Written by Georgia Brooks

Disclaimer: This article was written before Liz Truss resigned as Prime Minister of the UK.

Almost a month on from her appointment as Prime Minister of the UK, Liz Truss has finally appointed a new Science Minister, Nusrat Ghani, to a position that remained empty for three months in total. The absence of a science minister has undoubtedly gone unnoticed by many, as a position that holds fewer responsibilities, and therefore receives less media attention, than many other governmental offices, and is not currently a position in the cabinet.

However, within the scientific community, it has raised concerns about the state of UK scientific research in recent years and looking towards the future. On the other hand, should scientific research and innovation remain a priority in a country experiencing so much uncertainty in other sectors, such as the economy and healthcare? 

Should scientific research and innovation remain a priority in a country experiencing so much uncertainty?
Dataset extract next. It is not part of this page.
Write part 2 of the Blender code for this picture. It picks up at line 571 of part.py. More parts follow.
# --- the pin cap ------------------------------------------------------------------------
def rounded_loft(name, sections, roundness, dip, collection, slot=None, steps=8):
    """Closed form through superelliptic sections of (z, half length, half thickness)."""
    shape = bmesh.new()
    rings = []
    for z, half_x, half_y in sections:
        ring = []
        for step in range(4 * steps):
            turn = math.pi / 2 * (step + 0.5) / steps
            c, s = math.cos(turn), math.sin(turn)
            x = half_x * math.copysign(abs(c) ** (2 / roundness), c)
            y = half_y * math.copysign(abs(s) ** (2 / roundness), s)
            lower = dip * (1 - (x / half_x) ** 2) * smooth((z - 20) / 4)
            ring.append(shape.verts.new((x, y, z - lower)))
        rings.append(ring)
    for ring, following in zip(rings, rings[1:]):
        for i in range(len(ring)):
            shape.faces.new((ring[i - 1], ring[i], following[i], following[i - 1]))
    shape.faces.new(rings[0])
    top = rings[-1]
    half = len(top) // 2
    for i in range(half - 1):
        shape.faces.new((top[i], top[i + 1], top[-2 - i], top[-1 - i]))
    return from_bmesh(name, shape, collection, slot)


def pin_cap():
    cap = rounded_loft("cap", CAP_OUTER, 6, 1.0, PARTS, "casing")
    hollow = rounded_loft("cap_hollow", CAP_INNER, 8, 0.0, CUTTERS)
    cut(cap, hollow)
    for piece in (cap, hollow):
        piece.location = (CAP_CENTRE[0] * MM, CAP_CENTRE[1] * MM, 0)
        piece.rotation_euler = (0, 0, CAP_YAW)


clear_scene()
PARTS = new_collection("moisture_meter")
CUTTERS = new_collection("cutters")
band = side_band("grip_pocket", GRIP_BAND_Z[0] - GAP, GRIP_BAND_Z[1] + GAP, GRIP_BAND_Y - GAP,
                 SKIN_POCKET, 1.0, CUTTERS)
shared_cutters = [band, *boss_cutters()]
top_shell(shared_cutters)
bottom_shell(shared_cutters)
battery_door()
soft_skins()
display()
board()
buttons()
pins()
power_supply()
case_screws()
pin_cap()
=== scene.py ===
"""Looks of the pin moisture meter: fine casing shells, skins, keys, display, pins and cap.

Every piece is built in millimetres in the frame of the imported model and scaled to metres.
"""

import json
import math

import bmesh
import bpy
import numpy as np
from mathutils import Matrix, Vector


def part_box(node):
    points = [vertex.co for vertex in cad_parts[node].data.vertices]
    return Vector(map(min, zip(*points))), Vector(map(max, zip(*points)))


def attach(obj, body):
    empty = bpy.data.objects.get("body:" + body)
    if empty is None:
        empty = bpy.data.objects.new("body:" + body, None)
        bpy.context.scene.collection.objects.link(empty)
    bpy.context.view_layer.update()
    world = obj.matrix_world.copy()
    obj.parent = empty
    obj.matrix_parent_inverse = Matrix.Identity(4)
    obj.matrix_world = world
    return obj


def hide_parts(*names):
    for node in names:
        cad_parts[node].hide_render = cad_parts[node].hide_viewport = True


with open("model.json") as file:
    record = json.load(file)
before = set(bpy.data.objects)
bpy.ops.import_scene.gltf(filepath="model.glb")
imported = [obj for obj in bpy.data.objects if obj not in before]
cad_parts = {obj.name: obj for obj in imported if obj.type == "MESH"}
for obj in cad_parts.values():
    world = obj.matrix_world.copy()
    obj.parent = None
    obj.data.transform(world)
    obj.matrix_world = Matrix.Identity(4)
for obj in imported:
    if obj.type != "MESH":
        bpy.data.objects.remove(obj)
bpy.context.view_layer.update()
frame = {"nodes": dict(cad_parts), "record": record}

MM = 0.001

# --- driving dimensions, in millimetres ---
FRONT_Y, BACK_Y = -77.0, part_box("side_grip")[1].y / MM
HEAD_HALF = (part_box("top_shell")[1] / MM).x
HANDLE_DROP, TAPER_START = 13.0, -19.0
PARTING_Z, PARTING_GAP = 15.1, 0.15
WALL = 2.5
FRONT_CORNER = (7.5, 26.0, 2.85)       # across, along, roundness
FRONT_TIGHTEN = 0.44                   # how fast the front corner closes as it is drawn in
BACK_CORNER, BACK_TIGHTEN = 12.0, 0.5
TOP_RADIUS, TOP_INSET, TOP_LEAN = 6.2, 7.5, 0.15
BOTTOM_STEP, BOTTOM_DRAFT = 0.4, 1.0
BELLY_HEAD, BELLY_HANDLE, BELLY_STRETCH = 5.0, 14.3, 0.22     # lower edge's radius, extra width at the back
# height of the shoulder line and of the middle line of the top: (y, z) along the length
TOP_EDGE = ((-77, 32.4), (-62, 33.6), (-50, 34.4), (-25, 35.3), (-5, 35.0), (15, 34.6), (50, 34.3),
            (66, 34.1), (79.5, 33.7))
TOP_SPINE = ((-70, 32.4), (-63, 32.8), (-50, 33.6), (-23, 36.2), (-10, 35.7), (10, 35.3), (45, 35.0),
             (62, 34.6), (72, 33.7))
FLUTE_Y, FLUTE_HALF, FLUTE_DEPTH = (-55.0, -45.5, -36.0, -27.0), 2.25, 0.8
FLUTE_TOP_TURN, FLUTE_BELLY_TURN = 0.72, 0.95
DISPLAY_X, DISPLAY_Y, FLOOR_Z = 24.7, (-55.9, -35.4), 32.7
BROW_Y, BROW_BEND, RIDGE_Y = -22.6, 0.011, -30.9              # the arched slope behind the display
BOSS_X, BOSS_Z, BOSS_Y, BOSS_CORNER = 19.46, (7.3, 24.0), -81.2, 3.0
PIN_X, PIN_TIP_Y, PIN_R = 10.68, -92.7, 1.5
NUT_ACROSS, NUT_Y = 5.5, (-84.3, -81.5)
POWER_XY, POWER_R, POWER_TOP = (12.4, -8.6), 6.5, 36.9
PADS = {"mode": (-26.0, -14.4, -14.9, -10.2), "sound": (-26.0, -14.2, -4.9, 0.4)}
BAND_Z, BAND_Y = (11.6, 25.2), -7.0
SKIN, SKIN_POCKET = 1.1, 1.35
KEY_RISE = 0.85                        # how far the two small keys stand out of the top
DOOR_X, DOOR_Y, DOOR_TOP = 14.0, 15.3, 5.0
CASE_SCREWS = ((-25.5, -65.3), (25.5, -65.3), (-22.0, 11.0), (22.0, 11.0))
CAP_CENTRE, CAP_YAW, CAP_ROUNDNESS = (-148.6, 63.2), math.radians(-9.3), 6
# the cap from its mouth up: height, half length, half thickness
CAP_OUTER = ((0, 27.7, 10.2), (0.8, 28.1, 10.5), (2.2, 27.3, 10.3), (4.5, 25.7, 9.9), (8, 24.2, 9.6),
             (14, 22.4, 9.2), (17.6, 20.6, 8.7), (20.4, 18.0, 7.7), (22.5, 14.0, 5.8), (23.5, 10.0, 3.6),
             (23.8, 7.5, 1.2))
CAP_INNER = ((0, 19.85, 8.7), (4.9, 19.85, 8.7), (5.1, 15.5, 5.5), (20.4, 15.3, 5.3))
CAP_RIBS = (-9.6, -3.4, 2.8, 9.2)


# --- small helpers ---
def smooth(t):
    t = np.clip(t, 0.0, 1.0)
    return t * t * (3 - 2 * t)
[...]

The UK science community has urged Liz Truss to recommit to the previous administration’s aim to make the country a ‘science superpower,’ amid fears that she may de-prioritise research. Over the past six years of Brexit and European Union negotiations, the government has failed to come to an agreement regarding Horizon Europe – the EU’s research program that will dispense nearly €‎100 billion in scientific funding, and currently the world’s largest multinational research fund.

It is looking increasingly likely that UK scientists may miss out on invaluable EU funding

The appointment of Nusrat Ghani could provide hope, but it is looking increasingly likely that UK scientists may miss out on this invaluable funding, and many have already lost grants. There is admittedly a ‘Plan B,’ should the UK miss out on Horizon Europe, but the actual funding plan seems to be about as vague as its name: it involves four pillars and ambiguous political wording, but few actual details. 
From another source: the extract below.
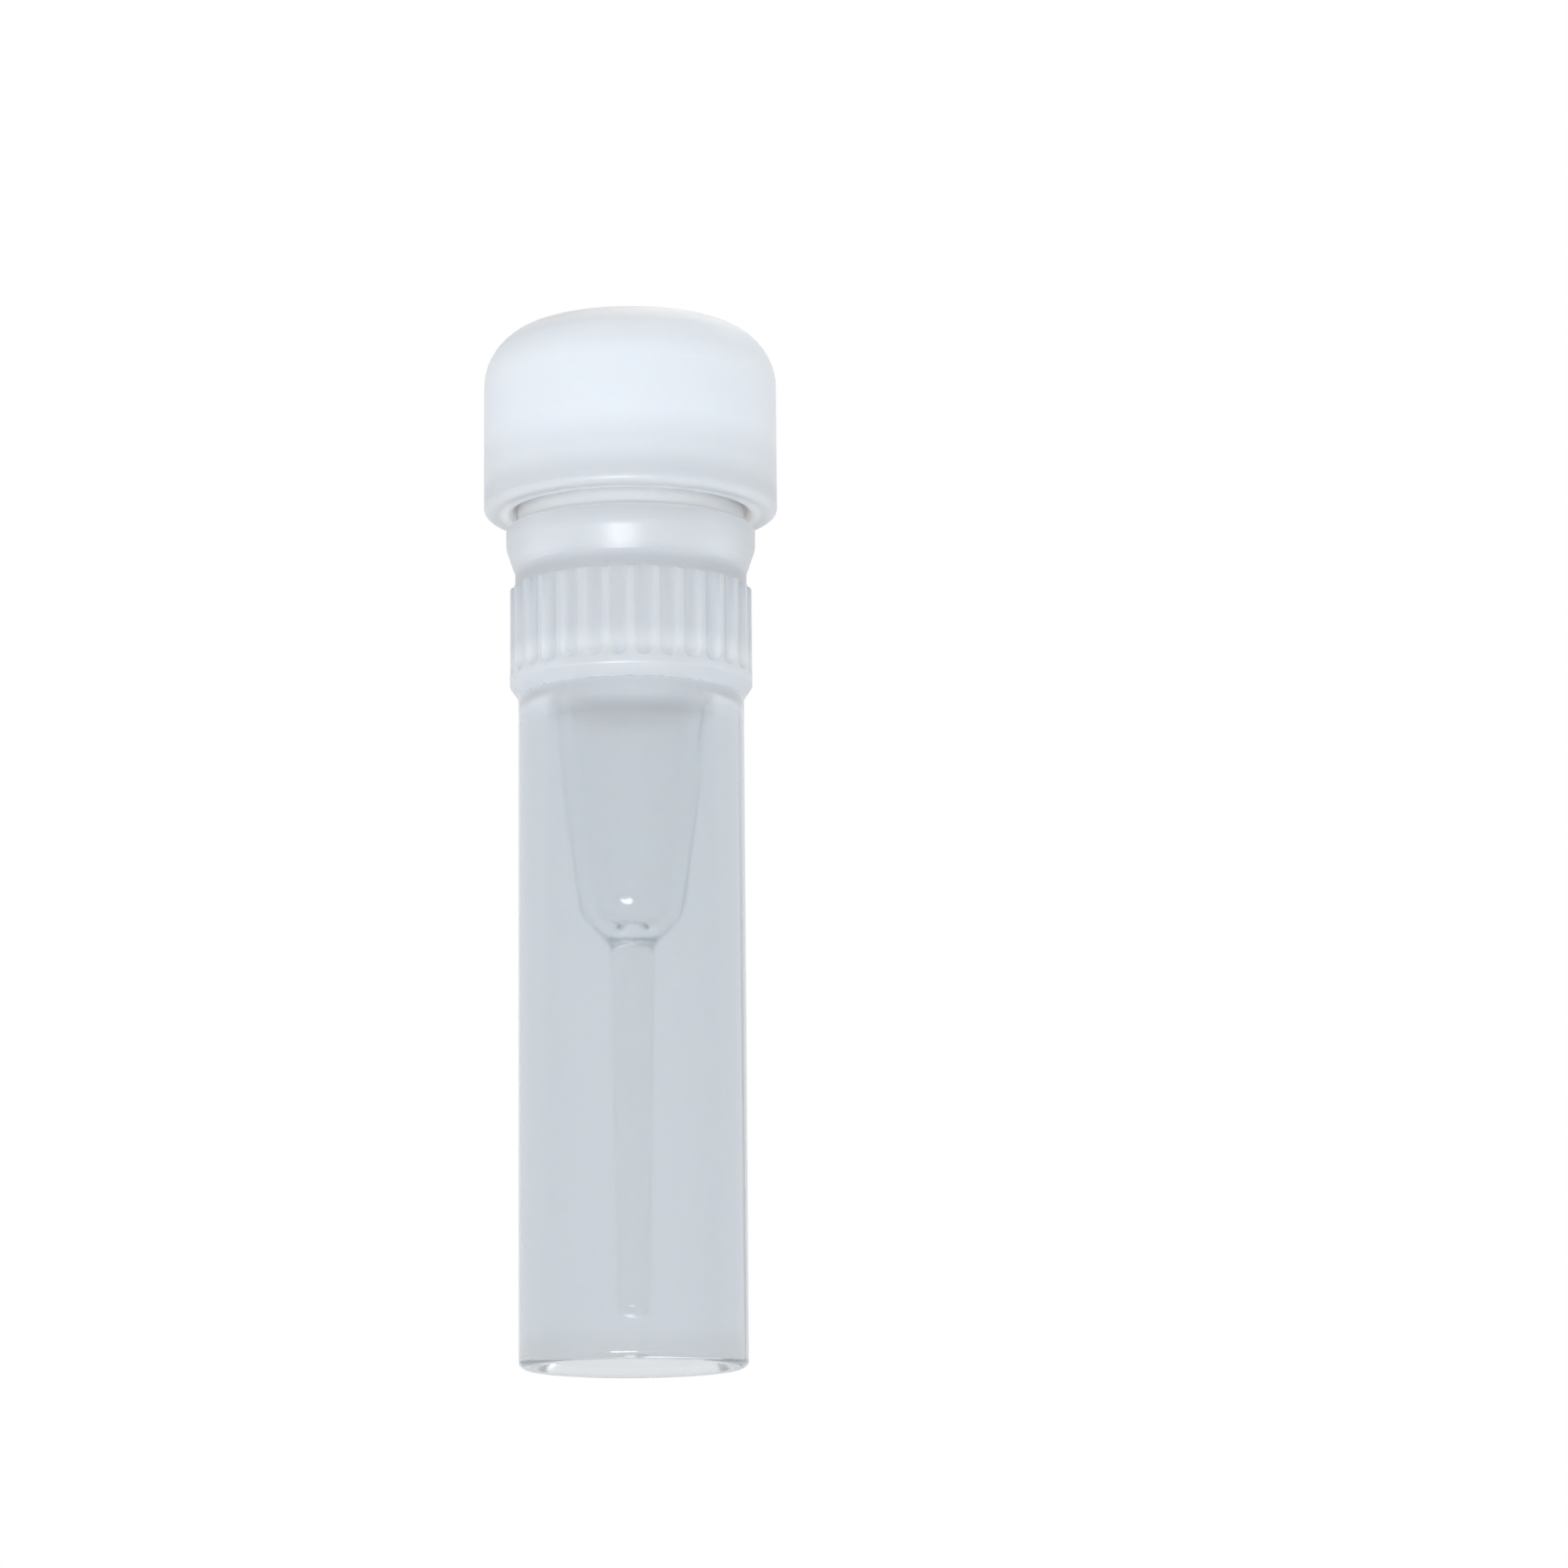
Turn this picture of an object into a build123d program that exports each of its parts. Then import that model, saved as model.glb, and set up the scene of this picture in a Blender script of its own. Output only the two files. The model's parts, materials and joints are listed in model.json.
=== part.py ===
from build123d import *
import os
from math import radians, sqrt, tan

# A self-standing screw-cap cryovial, in millimetres, +Z up along the vial's axis.
# The origin is the centre of the foot ring, on the plane that the vial stands on.
# Three pieces: the moulded vial, the screw cap and the seal ring between them.

# Skirt: the thin round body that the vial stands on, open underneath.
body_diameter = 10.8
body_height = 32.0           # from the standing plane up to the collar
foot_edge_round = 0.35
foot_bore_diameter = 8.3     # inside of the skirt at its foot
foot_bore_chamfer = 0.4
skirt_root_diameter = 7.9    # inside of the skirt where it joins the vessel
skirt_root_height = 32.4
skirt_root_round = 0.12

# Vessel: the tapered cup that hangs inside the skirt, with a centre post below its floor.
vessel_top_diameter = 7.2
vessel_waist_diameter = 6.7
vessel_waist_height = 28.0
vessel_waist_round = 9.0
vessel_knee_diameter = 4.95
vessel_knee_height = 21.45
vessel_knee_round = 1.6
vessel_wall = 0.85           # from the waist down
vessel_mouth_diameter = 6.4  # inside, where the funnel ends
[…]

With the UK clearly lagging on the scientific research front, it is interesting that while concerns have been raised by major scientific organisations such as the Institute of Physics (IOP) and the Royal Society of Chemists (RSC), and more recently from a House of Lords committee, the issue has remained out of the media limelight, and largely untackled until Ghani’s appointment. It begs the question, what should the government actually be prioritising at the moment?
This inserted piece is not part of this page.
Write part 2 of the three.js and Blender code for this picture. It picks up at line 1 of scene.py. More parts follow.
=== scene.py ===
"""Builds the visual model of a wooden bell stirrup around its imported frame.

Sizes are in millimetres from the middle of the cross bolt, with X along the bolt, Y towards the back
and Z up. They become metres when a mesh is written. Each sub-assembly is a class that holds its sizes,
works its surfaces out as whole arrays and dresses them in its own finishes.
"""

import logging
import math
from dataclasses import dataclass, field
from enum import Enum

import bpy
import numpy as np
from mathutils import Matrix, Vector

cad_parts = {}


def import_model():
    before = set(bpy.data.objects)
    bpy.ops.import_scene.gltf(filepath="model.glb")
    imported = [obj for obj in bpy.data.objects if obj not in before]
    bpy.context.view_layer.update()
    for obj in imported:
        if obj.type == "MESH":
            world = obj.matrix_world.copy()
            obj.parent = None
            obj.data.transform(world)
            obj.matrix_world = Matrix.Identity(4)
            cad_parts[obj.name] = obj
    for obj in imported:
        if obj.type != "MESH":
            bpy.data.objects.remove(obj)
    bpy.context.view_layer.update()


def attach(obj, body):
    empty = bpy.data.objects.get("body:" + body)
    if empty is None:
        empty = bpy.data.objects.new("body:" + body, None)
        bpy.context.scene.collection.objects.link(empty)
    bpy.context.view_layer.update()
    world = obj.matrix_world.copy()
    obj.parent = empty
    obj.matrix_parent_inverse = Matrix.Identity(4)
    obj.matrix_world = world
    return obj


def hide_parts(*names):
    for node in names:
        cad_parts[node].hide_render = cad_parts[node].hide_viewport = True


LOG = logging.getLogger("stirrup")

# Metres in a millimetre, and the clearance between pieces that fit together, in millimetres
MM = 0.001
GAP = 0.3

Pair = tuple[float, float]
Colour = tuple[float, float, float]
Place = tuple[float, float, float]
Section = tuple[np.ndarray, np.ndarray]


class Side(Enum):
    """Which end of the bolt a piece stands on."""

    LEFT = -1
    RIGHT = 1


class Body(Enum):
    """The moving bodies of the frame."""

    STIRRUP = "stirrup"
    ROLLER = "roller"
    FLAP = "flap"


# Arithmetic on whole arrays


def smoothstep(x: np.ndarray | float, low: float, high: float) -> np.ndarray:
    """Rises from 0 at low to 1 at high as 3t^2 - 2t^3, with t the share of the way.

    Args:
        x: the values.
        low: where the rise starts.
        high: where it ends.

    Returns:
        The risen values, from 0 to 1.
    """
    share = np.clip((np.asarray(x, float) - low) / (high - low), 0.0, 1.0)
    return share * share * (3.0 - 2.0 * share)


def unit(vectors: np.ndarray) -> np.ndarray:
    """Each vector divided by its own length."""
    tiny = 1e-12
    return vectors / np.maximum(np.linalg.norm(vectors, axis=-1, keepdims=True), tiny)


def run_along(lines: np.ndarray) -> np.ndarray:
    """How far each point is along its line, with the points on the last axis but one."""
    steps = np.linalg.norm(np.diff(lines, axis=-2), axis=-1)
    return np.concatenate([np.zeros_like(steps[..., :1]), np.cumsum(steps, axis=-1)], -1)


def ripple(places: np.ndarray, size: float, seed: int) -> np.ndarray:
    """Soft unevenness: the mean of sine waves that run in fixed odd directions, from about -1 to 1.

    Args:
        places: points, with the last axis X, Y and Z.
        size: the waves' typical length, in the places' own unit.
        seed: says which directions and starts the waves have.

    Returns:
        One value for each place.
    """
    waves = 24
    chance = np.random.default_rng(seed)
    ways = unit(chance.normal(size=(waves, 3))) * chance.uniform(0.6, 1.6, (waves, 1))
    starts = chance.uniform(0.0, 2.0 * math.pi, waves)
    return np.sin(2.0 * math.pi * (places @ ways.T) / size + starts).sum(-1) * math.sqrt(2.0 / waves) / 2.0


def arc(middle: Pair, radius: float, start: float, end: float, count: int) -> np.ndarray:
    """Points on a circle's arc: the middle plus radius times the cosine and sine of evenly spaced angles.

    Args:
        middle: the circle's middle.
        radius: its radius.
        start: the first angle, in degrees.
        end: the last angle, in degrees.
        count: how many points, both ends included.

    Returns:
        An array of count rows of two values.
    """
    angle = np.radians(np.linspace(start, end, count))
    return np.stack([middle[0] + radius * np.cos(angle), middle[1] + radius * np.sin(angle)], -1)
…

With a cost of living crisis and the ongoing healthcare and political crises worldwide, for those not directly affected by a loss of funding, the lack of a science minister has been of little concern in recent months. Concerns from the IOP and RSC among others have largely revolved around the fact that the UK will fail to maintain its position as a scientific superpower, but for many there are far far more pressing concerns in the current climate. 

Many of the challenges faced by ordinary people have their roots in science

However, scientific innovation is crucial. Whether it be the COVID-19 pandemic, the energy crisis or this summer’s heatwave, symptomatic of the far greater problem of climate change, many of the challenges faced by ordinary people, and by businesses, governments and the world, have their root in science, and hence also their solution.

Arguably now more than ever, it is vital that we maintain momentum on scientific research, as it is from here that the solutions for many of the most pressing issues of today will stem. There is far too much disconnection between science and politics in government today, as well as in wider society, and while appointing a science minister may not seem crucial, it is indicative of how the UK government is currently prioritising scientific research. 

Ghani’s appointment as science minister undoubtedly provides hope and evidence that scientific research in the UK has not been completely forgotten, but she has a huge task ahead of her to get it back on track, in terms of focus, funding and prioritisation. The concerning lack of a science minister for three months is indicative of a wider shortcoming in understanding when it comes to the importance of scientific research in politics and society more generally.